Здесь неточность: фраза касательно того, что Мору следует отстраниться, была повторена Эразмом многократно, отнюдь не в связи с бракоразводным процессом Генриха. Изначально речь шла о полемике с Лютером, которую вел Генрих VIII и в которую втянул Мора – в 1523 г., за десять лет до поворота прочь от Рима, английский король защищал Рим от реформ и писал оскорбительные письма германскому реформатору. Эразм заметил по этому поводу: «не следует тратить жизнь и притуплять ум, блуждая в этих лабиринтах»; и по прошествии десяти лет Эразм мнения не изменил. Дезидерий Эразмус и сам оппонировал Лютеру, но предпочитал это делать не от лица церкви, а как частное лицо. Эразм прожил целых шестьдесят восемь лет, врос в эпоху абсолютизма, стараясь не соприкасаться с властью. Философ XX в., третий граф Рассел, жил много дольше, прожил 97 лет внутри парламентской монархии, рос сиротой, но дедом своим числил премьер-министра королевства, получил соответствующее образование; имел мужество отказаться от «нетрудовых денег». Был социалистом на свой, особенный лад, жил на гонорары – в таковых недостатка не было; от родового дома не отказался. Упрек Эразма в трусости совершенно в духе социальной роли, которую позитивист Рассел взял на себя, – он, до известной степени, играл роль Томаса Мора в XX в. (с той существенной разницей, что был агностиком и считал, что религии несут зло). В лице Рассела возобновился диалог, который Мор с Эразмом вели в дружеском тоне; спустя четыреста лет диалог приобрел язвительные обвинительные ноты. Сам Мор никогда бы не обвинил Эразма в трусости: тот уехал из Британии не оттого, что боялся власти, но потому, что ему претила ситуация вынужденного выбора там, где он не хочет выбирать вообще. Что касается Ганса Гольбейна, то ему действительно пришлось выбирать. Живописец Гольбейн «выбрал» двор короля в силу объективных преимуществ последнего; а позиция Мора, каковую Гольбейн, возможно, разделял, оказалась объективно проигрышной по отношению к государственной политике Англии.

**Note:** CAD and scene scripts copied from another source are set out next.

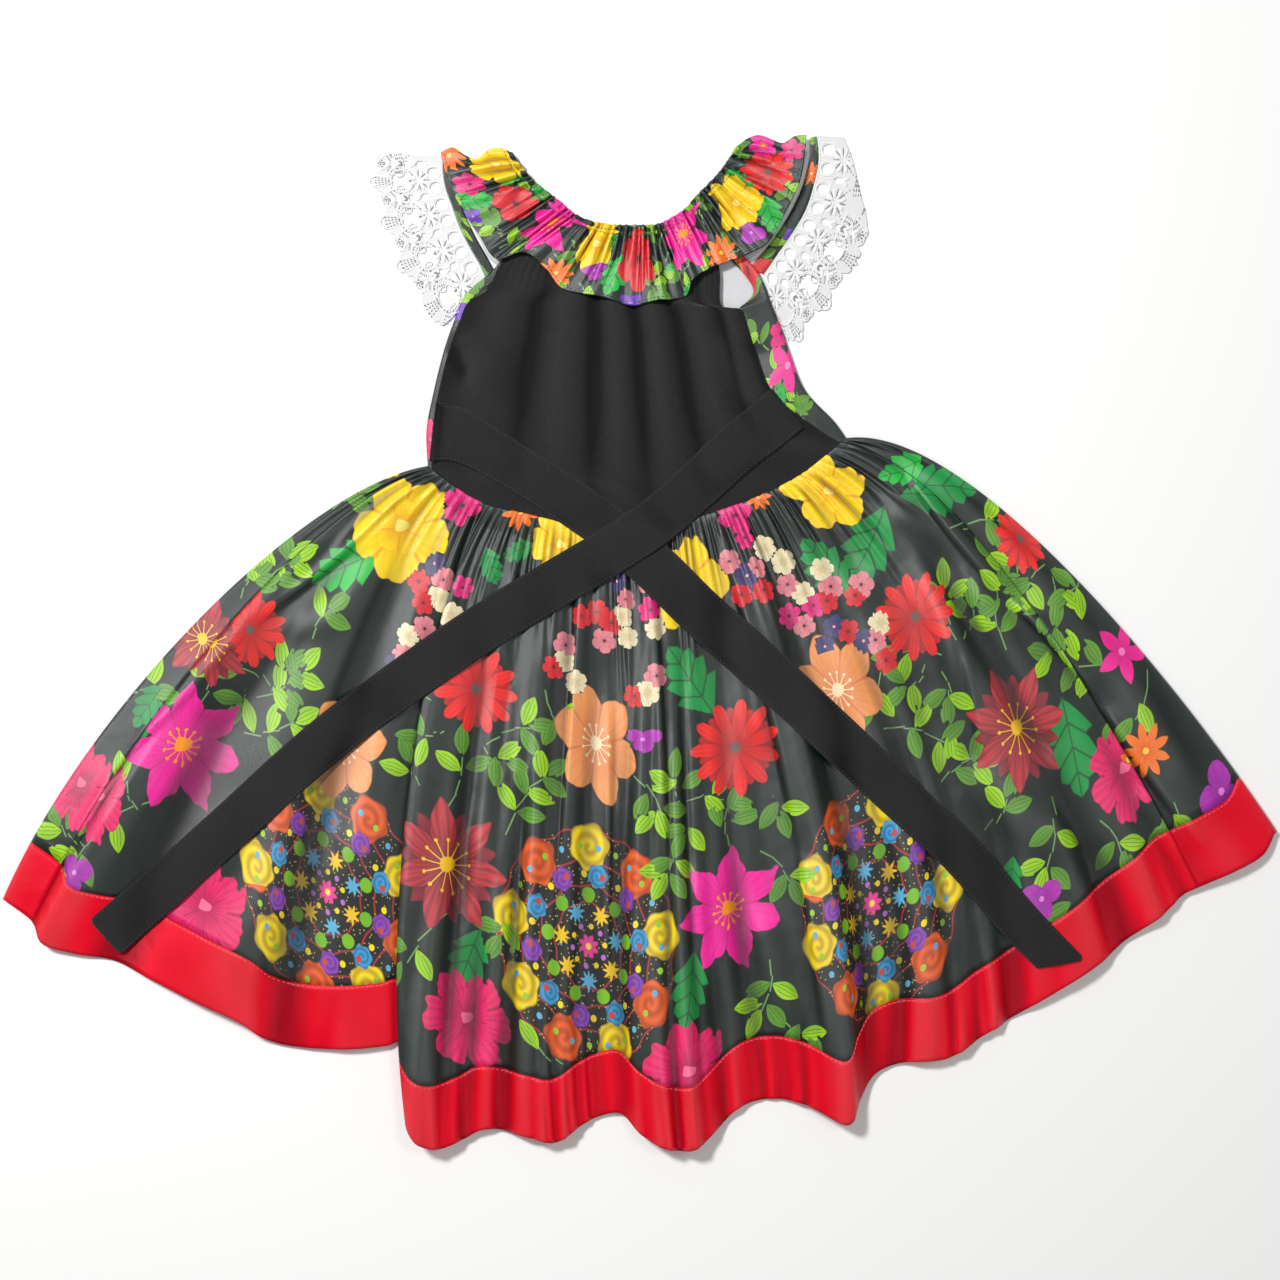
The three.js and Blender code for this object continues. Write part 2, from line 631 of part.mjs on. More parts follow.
// A flat piece on the table between two edges.
function flatStrip(inner, outer, columns, rows, low) {
  const last = inner.x.length - 1;
  return steps(columns).map((share) =>
    steps(rows).map((down) => new THREE.Vector3(
      lerp(along(inner.x, share * last), along(outer.x, share * last), down),
      lerp(along(inner.y, share * last), along(outer.y, share * last), down),
      low,
    )));
}
add(
  "neck_ruffle_front",
  wall(flatStrip(
    { x: UNDER_RUFFLE.neckX, y: UNDER_RUFFLE.neckY },
    { x: UNDER_RUFFLE.edgeX, y: UNDER_RUFFLE.edgeY }, 40, 2, FLOOR,
  ), CLOTH),
  printedSatin,
);
const BAND_COLUMNS = 18;
for (const [side, band] of [["left", LEFT_BAND], ["right", RIGHT_BAND]]) {
  const inner = { x: band.inX, y: band.inY };
  const outer = { x: band.outX, y: band.outY };
  const grid = flatStrip(inner, outer, BAND_COLUMNS, 1, FLOOR);
  add(`armhole_band_${side}`, wall(grid, CLOTH), printedSatin);
}

// The lace. Each repeat has two oval gaps at its heading, a daisy, a round gap outside the
// daisy and five lobes round that gap. Along counts repeats, and the rest is in mm.
const REPEAT_LENGTH = 22; // a repeat of the pattern, across its lobes
const GAP_MARGIN = 0.09; // part of a repeat that stays whole beside a gap at the lace's ends
const LACE_RIM = 3; // lace that stays whole outside a gap
const EDGE_STEP = 0.05; // share of the band that gives the direction of its edge at its ends
const SCALLOP = table(["along", "depth"], [
  [0, 40],
  [0.06, 43],
  [0.13, 44.5],
  [0.2, 42.8],
  [0.27, 46.5],
  [0.35, 47.5],
  [0.42, 45.5],
  [0.5, 49],
  [0.58, 45.5],
  [0.65, 47.5],
  [0.73, 46.5],
  [0.8, 42.8],
  [0.87, 44.5],
  [0.94, 43],
  [1, 40],
]);
const GAPS = table(["along", "out", "wide", "deep", "sides"], [
  [0.26, 6.6, 7.6, 8.4, 8],
  [0.74, 6.6, 7.6, 8.4, 8],
  [0.5, 29, 14, 14, 12],
  [1, 15.5, 5, 6.4, 6],
  [1, 25.5, 5, 6.4, 6],
]);

const BAND_SEAM = new THREE.Vector2(); // where a place on the lace is measured from

function scallopDepth(along) {
  const share = along - Math.floor(along);
  const i = Math.max(SCALLOP.along.findIndex((a) => a >= share), 1);
  const [a, b] = [SCALLOP.along[i - 1], SCALLOP.along[i]];
  return lerp(SCALLOP.depth[i - 1], SCALLOP.depth[i], (share - a) / (b - a));
}

function lace(name, band, rows, first, last) {
  const edge = new THREE.CurvePath();
  const rim = steps(BAND_COLUMNS).map((share) => share * (band.outX.length - 1))
    .map((row) => new THREE.Vector2(along(band.outX, row), along(band.outY, row)));
  rim.slice(1).forEach((p, i) => edge.add(new THREE.LineCurve(rim[i], p)));
  const place = (repeat, out) => {
    const at = along(rows.at, repeat + 1);
    const inside = THREE.MathUtils.clamp(at, 0, 1);
    const start = edge.getPoint(inside);
    const before = inside - Math.sign(at - inside) * EDGE_STEP;
    const beyond = start.clone().sub(edge.getPoint(before));
    start.addScaledVector(beyond, Math.abs(at - inside) / EDGE_STEP);
    const angle = THREE.MathUtils.degToRad(along(rows.angle, repeat + 1));
    return start.add(new THREE.Vector2(out + SEAM, 0).rotateAround(BAND_SEAM, angle));
  };
  const reach = (repeat) => Math.min(scallopDepth(repeat), along(rows.depth, repeat + 1));
  const stops = [first, last];
  for (let k = Math.floor(first); k <= last; k++)
    for (const a of SCALLOP.along.slice(0, -1))
      if (k + a > first + 0.02 && k + a < last - 0.02) stops.push(k + a);
  stops.sort((a, b) => a - b);
  const headings = stops.filter((_, i) => i % 4 === 0 || i === stops.length - 1);
  const shape = new THREE.Shape([
    ...stops.map((repeat) => place(repeat, reach(repeat))),
    ...headings.reverse().map((repeat) => place(repeat, 0)),
  ]);
  for (let k = Math.floor(first); k < last; k++)
    GAPS.along.forEach((share, i) => {
      const repeat = k + share;
      const half = GAPS.wide[i] / 2 / REPEAT_LENGTH + GAP_MARGIN;
      if (repeat - half < first || repeat + half > last) return;
      if (GAPS.out[i] + GAPS.deep[i] / 2 + LACE_RIM > reach(repeat)) return;
      const centre = place(repeat, GAPS.out[i]);
      const turn = THREE.MathUtils.degToRad(along(rows.angle, repeat + 1));
      const rim = steps(GAPS.sides[i]).slice(0, -1).map((part) => {
        const angle = 2 * Math.PI * part;
        return new THREE.Vector2(
          (GAPS.deep[i] / 2) * Math.cos(angle), (GAPS.wide[i] / 2) * Math.sin(angle),
        ).rotateAround(BAND_SEAM, turn).add(centre);
      });
      shape.holes.push(new THREE.Path(rim));
    });
  add(name, new THREE.ExtrudeGeometry(shape, { depth: LACE_WALL, bevelEnabled: false }),
    whiteLace);
}
lace("lace_left", LEFT_BAND, LEFT_LACE, -0.25, 4);
lace("lace_right", RIGHT_BAND, RIGHT_LACE, -0.1, 4.9);

// The ties lie on whatever is under them: each point's height is taken from the pieces below,
// at the point and on two circles round it.
const ray = new THREE.Raycaster();
const DOWN = new THREE.Vector3(0, 0, -1);
const ABOVE = 100; // a height over the whole dress
const CIRCLES = [5, 9];
const CIRCLE_POINTS = 8;
function topAt(x, y, below) {
  ray.set(new THREE.Vector3(x, y, ABOVE), DOWN);
  const hits = ray.intersectObjects(below, false);
  return hits.length ? hits[0].point.z : 0;
}
function highestNear(x, y, below) {
  const heights = [topAt(x, y, below)];
  for (const radius of CIRCLES)
    for (let k = 0; k < CIRCLE_POINTS; k++) {
      const angle = (k * 2 * Math.PI) / CIRCLE_POINTS;
      heights.push(topAt(x + radius * Math.cos(angle), y + radius * Math.sin(angle), below));
    }
  return Math.max(...heights);
}
const TIE_STEPS = 52;
const TIE_END_SLANT = 15; // how far one corner of the left tie's end is past the other
function tie(name, line, endSlant, below) {
  const last = line.x.length - 1;
  const grid = steps(TIE_STEPS).map((share) => {
    const at = share * last;
    const here = new THREE.Vector2(along(line.x, at), along(line.y, at));
    const ahead = new THREE.Vector2(
      along(line.x, Math.min(at + 0.1, last)) - along(line.x, Math.max(at - 0.1, 0)),
      along(line.y, Math.min(at + 0.1, last)) - along(line.y, Math.max(at - 0.1, 0)),
    ).normalize();
    const aside = new THREE.Vector2(-ahead.y, ahead.x);
    const end = smooth(at, last - 1, last);
    return [-0.5, 0, 0.5].map((side) => {
      const plan = here.clone()
        .addScaledVector(aside, side * along(line.width, at))
        .addScaledVector(ahead, side * endSlant * end);
      const z = highestNear(plan.x, plan.y, below) + TIE_LIFT + TIE_WALL / 2;
      return new THREE.Vector3(plan.x, plan.y, z);
    });
  });
  const soft = grid.map((column, i) => column.map((p, j) => {
    const near = [grid[Math.max(i - 1, 0)][j], p, grid[Math.min(i + 1, TIE_STEPS)][j]];
    return new THREE.Vector3(p.x, p.y, Math.max(...near.map((q) => q.z)));
  }));
  return add(name, wall(soft, TIE_WALL), blackCrepe);
}
const laid = [backSkirt, backRibbon, bodiceBack, bodiceFront, ruffle];
const leftTie = tie("tie_left", LEFT_TIE, TIE_END_SLANT, laid);
tie("tie_right", RIGHT_TIE, 0, [...laid, leftTie]);

// The origin goes under the middle of the outline.
const middle = new THREE.Box3().setFromObject(dress).getCenter(new THREE.Vector3());
dress.position.set(-middle.x, -middle.y, 0);

export default dress;
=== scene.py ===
# %% [markdown]
# A girl's folklorico dress, laid flat on its front and seen from the back. The script puts
# cloth with a print, a weave and creases on a packed model that already has the right sizes.
# Everything is worked out in millimetres on the table and turned into metres when a mesh is
# made. The model's own solids give way to the shells that stand for them, except the lace,
# which keeps its solid plates.

# %% Load the frame
import math

import bpy
import numpy as np
from mathutils.bvhtree import BVHTree
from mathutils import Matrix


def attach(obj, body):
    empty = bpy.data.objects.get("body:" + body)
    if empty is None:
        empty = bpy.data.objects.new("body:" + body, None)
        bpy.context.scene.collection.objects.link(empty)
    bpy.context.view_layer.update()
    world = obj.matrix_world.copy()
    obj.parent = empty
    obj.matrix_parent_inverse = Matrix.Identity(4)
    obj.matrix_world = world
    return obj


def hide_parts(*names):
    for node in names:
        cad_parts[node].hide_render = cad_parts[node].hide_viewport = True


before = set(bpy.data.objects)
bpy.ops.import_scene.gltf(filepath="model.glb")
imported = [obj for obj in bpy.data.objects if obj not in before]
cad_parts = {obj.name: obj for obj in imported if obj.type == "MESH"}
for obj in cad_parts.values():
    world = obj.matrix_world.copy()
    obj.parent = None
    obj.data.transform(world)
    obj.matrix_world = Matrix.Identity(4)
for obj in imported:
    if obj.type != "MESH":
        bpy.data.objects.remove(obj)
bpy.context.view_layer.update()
MM = 0.001
print("solids in the frame:", len(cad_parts))

# %% [markdown]
# The picture was taken from straight above. The camera looks down from one and a half
# metres, so that the thin dress shows no slant at its edges. The middle of the picture and
# the width that it takes in were read from the picture, and stand here as real sizes.

# %% Camera
PICTURE = 1280  # pixels across the square picture
PICTURE_WIDTH = 870.4  # mm of table that it takes in
PICTURE_MIDDLE = (639.0, 640.5)  # the pixel that the drawing's zero lies on
ORIGIN = (-0.5, 0.49)  # from the drawing's zero to the part's origin, mm
LENS = 60.0
SENSOR = 36.0
FOLDS = 6.0  # mm over the table at which the picture's width holds


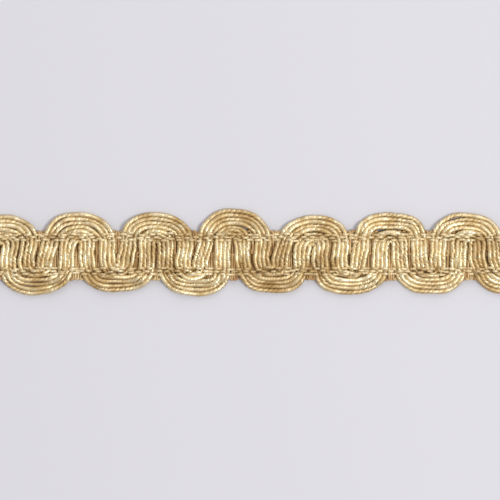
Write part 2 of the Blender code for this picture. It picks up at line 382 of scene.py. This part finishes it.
def flat_path(loops, index):
    """The middle line of one cord in the plane, from one cut to the other."""
    flat, before = [], None
    for loop in loops:
        points = cord_loop_points(loop, index)
        if before:
            last = flat[-1]
            for step in range(1, LEG_STEPS):
                share = step / LEG_STEPS
                x, y = (start + (stop - start) * share for start, stop in zip(last, points[0]))
                middle = before.right + (loop.left - before.right) * share
                flat.append((middle + (x - middle) * (1 + (sizes().spread - 1) * sin(pi * share)), y))
        flat += points
        before = loop
    for _ in range(SMOOTHINGS):
        inner = [
            tuple((a + 2 * b + c) / 4 for a, b, c in zip(before, point, after))
            for before, point, after in zip(flat, flat[1:], flat[2:])
        ]
        flat = [flat[0], *inner, flat[-1]]
    half = len(flat) // 2
    first = max(number for number in range(half) if flat[number][0] <= CUT_LEFT) + 1
    last = min(number for number in range(half, len(flat)) if flat[number][0] >= CUT_RIGHT) - 1
    return [(CUT_LEFT, flat[first][1]), *flat[first : last + 1], (CUT_RIGHT, flat[last][1])]


def uneven_path(flat, index, bundle_seed):
    """A cord's path in space, with its small unevenness."""
    size = sizes()
    path, travelled = [], 0.0
    for number, (x, y) in enumerate(flat):
        if number:
            travelled += sqrt((x - flat[number - 1][0]) ** 2 + (y - flat[number - 1][1]) ** 2)
        # The noise seldom leaves -0.5 to 0.5, so it is doubled.
        stray = stray_at(travelled * 0.3, index * 9.1, bundle_seed * 3.7 + size.seed)
        lift = stray.z * 2 * size.lift / MM
        stray *= 2 * size.wander / MM
        row = ROWS[TOP if y > 0 else BOTTOM]
        droop = size.scallop_droop / MM * eased((abs(y) - DROOP_START) / DROOP_LENGTH)
        sink = size.row_sink / MM * eased(1 - abs(abs(y) - row.chain) / PINCH_REACH)
        rise = size.leg_rise / MM * eased(1 - abs(y) / BULGE_END)
        height = size.bundle_height / MM - droop - sink + rise + lift
        path.append(Vector((x + stray.x, y + stray.y + MIDDLE_LINE_Y, height)))
    return path


def settle(paths, reach, floor):
    """Pushes strands apart, mostly up and down, until they hardly pass through each other or the floor."""
    owners = [(strand, number) for strand, path in enumerate(paths) for number in range(len(path))]
    for _ in range(SETTLE_ROUNDS):
        tree = KDTree(len(owners))
        for key, (strand, number) in enumerate(owners):
            tree.insert(paths[strand][number], key)
        tree.balance()
        for strand, path in enumerate(paths):
            pushes = [Vector() for _ in path]
            for number, point in enumerate(path):
                for other, key, distance in tree.find_range(point, reach):
                    if owners[key][0] == strand and abs(owners[key][1] - number) < OWN_POINTS:
                        continue
                    away = point - other
                    away = Vector((away.x * PUSH_SIDEWAYS, away.y * PUSH_SIDEWAYS, away.z * PUSH_UPWARDS))
                    if away.length > 1e-6:
                        pushes[number] += away.normalized() * (reach - distance) * PUSH_SHARE
            for number, point in enumerate(path):
                near = pushes[max(0, number - 2) : number + 3]
                point += sum(near, Vector()) / len(near)
                point.z = max(point.z, floor)


def ended_on_cuts(path):
    """The path without what strays past the cuts, square to them at its ends."""
    inside = [point for point in path[1:-1] if CUT_LEFT + END_MARGIN < point.x < CUT_RIGHT - END_MARGIN]
    first, last = inside[0], inside[-1]
    return [Vector((CUT_LEFT, first.y, first.z)), *inside, Vector((CUT_RIGHT, last.y, last.z))]


@lru_cache(maxsize=2)
def settled_cords(settings):
    """The paths of all eight cords, by side, for one tuple of settings."""
    loops = all_loops()
    keys = [(side, index) for side in (TOP, BOTTOM) for index in range(CORDS)]
    paths = [uneven_path(flat_path(loops[side], index), index, side + 2) for side, index in keys]
    diameter = sizes().cord_diameter / MM
    settle(paths, diameter * CORD_TOUCH, diameter * CORD_REST)
    paths = [ended_on_cuts(path) for path in paths]
    return {side: paths[number : number + CORDS] for side, number in ((TOP, 0), (BOTTOM, CORDS))}


def cord_paths(side):
    size = sizes()
    settings = tuple(getattr(size, name) for name in BraidSizes.__annotations__)
    return settled_cords(settings)[side]


# The way of the threads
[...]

В контексте рассуждения о методе Гольбейна и о конце эстетики Ренессанса интересно то, что «объективность» Гольбейна во многом тождественна номинализму Рассела.
Они оба, философ Рассел и художник Гольбейн, придерживались сугубых фактов. Отличия в их позиции имеются: Гольбейн предал память Мора, а Рассел правоту Мора отстаивает задним числом; но особенность «объективного» факта такова, что нечто, бывшее верным в XVI в., не выглядит таковым в XX.
Эстетика Ренессанса, если трактовать ее с позиций становления индивидуальной личности и свободы воли, размещается в диапазоне от Джотто до Гольбейна – движется от статуарных, обобщенных форм до детального изображения мелких черт лица. И в этом движении, которое сулит обособление личности, углубленное внимание к нюансам души и биографии – происходит страннейшая трансформация: сила универсальных утверждений слабеет перед данностью факта. Казалось бы, изучение подробностей должно укрепить независимость личности, доказать несхожесть уникальной личности с окружающими. Но происходит обратное: личность теряет ориентир, оказываясь во власти факта. И власть факта оборачивается властью и правотой среды.
Если эстетику Джотто легко соотнести с эстетикой Фомы Аквинского (и это делалось многократно, убедительно), то сравнение метода Гольбейна с рассуждениями Вильяма Оккама напрашивается само. От генеральных утверждений Фомы, настаивавшего на единстве красоты и блага, на пропорциональности (понятой как упорядочивание мироздания) и ясности (любимый критерий Фомы) – к утверждению номиналистов, сводящемуся к тому, что единичное не может познаваться с помощью общих понятий, но лишь методом непосредственного созерцания. Никакие универсалии не объяснят сущности вещи – от Оккама еще идущая посылка разрушила статуарную обобщенную эстетику Ренессанса. Именно в этом непосредственном созерцании и состоит метод Гольбейна. Реально существующая вещь есть лишь «это», неделимая единица, лишенная определений. Фундаментальное положение номинализма составляет основу эстетики Ганса Гольбейна-младшего. Понятия формируются в уме познающего субъекта на основе чувственного восприятия вещей, вот в чем Гольбейн несомненный мастер! Он следит за малейшим поворотом линии в рисунке ушной раковины – и, поскольку непосредственное созерцание убеждало мастера в примате силы, выбор осуществляется не моральным долгом, но силой вещей.